Extensive hypermarket chains may be curbed
Development of small town trading in jeopardy
By Anna Semiletova
The wonderful hypermarkets which initially sprung up in Minsk and across regional centres are now opening in smaller district centres. Of course, customers are delighted to be given more choice but the move will undoubtedly impact on small local shops, which cannot compete on selection or price (being unable to negotiate volume discounts). Discussing the issue at a press conference, President Alexander Lukashenko has instructed the Government to study the impact of chain stores.
No legislation currently controls chain stores, although Vyacheslav Dragun, Deputy Minister for Trade, tells us that a draft law on state regulation of trade and public catering sites ‘limits the presence of chains where their market share exceeds 30 percent’.
The world model encourages free competition but the Deputy Minister tells us that authorities are keeping an eye on the spread of chain retailers, to ensure that a monopoly does not occur. According to Trade Ministry data, large retail chains’ current share does not exceed 20 percent, with variation depending on an area’s infrastructure. Some chains claim just 4-5 percent of the local market, while others boast a worrying 27 percent.
More powerful players seek entry to the market, with investment proposals submitted from the world’s major trading companies. However, according to Mr. Dragun, 2013 won’t see many new branches opening, since each costs around $100m to set up: a significant figure in these hard times.

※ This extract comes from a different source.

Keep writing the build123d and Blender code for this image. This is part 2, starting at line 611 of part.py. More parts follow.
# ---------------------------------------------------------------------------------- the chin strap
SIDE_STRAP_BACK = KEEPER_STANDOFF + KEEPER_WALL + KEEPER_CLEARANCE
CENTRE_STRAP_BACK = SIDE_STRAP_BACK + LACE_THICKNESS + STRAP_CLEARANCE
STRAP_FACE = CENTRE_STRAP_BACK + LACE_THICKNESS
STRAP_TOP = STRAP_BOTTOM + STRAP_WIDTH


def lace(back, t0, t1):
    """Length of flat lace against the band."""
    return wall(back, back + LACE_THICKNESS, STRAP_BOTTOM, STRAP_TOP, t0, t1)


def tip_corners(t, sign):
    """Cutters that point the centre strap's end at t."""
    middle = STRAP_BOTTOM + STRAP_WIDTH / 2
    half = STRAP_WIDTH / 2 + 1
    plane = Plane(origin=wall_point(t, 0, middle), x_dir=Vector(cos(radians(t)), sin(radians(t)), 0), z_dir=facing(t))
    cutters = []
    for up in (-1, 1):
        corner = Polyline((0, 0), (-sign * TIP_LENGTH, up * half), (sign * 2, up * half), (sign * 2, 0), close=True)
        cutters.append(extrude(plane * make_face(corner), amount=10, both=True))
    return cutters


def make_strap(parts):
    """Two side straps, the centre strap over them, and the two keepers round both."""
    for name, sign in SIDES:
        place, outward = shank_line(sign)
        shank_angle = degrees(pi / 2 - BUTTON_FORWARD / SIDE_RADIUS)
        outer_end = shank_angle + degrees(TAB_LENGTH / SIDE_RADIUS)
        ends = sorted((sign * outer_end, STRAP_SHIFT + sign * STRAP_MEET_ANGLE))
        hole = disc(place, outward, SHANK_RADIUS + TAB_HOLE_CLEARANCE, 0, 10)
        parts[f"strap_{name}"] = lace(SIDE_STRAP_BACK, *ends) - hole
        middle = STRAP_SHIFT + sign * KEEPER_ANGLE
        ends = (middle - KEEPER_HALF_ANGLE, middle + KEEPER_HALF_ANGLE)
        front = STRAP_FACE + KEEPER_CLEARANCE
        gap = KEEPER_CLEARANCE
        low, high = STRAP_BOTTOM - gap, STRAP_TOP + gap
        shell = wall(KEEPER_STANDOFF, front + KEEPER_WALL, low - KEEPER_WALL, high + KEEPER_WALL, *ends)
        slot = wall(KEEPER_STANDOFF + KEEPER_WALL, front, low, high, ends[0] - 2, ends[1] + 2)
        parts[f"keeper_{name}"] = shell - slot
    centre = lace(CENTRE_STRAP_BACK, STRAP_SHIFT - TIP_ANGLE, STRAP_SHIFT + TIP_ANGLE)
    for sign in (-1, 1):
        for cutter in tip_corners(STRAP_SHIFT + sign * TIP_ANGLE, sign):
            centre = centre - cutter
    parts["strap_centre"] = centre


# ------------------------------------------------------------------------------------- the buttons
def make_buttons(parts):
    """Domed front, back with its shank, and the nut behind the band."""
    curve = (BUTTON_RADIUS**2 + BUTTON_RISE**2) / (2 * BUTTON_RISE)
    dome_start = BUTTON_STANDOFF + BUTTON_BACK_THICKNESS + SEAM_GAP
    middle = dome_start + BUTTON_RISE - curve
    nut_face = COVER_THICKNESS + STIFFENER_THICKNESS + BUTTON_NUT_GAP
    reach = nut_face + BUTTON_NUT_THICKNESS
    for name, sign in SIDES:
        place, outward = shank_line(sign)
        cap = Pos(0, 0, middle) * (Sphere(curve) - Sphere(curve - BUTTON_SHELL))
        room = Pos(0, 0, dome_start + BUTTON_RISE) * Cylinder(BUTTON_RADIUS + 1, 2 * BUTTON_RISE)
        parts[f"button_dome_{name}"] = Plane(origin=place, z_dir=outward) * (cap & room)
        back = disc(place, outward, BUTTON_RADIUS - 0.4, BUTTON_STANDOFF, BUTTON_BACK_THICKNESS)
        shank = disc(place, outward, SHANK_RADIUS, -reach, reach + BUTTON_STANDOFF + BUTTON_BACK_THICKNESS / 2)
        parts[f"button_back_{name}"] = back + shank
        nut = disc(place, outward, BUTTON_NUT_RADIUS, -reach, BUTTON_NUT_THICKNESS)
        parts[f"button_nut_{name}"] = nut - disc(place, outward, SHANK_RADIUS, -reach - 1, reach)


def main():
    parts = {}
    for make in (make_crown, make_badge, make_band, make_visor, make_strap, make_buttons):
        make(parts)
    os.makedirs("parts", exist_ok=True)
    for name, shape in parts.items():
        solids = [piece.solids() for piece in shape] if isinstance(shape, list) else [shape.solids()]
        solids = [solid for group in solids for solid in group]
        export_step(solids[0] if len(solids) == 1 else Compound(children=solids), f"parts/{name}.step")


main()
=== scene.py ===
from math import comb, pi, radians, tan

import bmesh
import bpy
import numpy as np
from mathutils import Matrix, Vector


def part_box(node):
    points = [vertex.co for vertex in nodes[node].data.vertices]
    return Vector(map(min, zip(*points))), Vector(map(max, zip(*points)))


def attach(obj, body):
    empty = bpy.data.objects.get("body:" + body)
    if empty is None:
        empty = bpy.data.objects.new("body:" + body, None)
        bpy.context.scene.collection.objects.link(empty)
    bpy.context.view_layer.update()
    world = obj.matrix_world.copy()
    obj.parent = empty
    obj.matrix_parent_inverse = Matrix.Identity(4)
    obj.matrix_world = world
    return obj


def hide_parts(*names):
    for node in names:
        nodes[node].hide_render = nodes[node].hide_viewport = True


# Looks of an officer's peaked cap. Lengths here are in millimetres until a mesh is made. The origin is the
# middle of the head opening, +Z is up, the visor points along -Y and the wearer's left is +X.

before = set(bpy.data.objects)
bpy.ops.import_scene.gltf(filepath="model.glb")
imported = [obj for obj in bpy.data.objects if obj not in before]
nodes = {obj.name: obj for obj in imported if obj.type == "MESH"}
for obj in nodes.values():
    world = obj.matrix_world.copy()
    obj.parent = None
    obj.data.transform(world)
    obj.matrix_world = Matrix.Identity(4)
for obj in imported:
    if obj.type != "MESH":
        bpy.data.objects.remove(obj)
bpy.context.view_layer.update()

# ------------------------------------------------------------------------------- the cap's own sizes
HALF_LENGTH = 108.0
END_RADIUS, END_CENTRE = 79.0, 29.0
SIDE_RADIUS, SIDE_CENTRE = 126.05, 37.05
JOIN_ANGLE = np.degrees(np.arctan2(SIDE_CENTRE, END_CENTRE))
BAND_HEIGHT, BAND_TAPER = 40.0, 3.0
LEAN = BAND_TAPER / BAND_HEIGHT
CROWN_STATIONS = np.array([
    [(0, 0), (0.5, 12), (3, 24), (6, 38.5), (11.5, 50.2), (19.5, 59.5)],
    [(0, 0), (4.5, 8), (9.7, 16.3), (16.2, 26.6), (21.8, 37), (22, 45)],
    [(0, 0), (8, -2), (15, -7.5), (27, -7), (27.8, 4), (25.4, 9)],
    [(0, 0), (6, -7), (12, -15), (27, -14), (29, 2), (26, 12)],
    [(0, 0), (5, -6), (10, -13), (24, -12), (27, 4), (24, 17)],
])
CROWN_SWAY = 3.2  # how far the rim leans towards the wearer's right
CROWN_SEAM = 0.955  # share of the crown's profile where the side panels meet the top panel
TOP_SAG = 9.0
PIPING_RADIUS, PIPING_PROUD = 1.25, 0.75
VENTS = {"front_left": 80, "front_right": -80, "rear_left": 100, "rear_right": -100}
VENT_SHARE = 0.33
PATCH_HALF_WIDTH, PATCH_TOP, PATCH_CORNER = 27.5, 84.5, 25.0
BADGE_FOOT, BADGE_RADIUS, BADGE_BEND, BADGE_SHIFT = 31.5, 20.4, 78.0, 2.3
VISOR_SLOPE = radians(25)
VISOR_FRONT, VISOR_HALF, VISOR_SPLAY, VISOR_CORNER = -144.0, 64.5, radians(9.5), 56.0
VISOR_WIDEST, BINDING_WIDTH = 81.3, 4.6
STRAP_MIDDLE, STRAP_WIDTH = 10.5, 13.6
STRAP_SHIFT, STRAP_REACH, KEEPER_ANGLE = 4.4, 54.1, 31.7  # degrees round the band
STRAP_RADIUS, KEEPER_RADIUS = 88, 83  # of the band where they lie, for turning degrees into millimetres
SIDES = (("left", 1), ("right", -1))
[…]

He admits that placing such hypermarkets on the edges of settlements is preferable, as seen in Minsk. However, the Deputy Minister for Trade sees no harm in each city suburb having its own branch. “Not all Minsk residents have cars to allow them to reach such shops for weekly purchases,” he notes, adding that if the opening of large chain stores leads to the closure of smaller shops, the Ministry for trade will respond, without waiting for the law. It seems that the issue remains open-ended.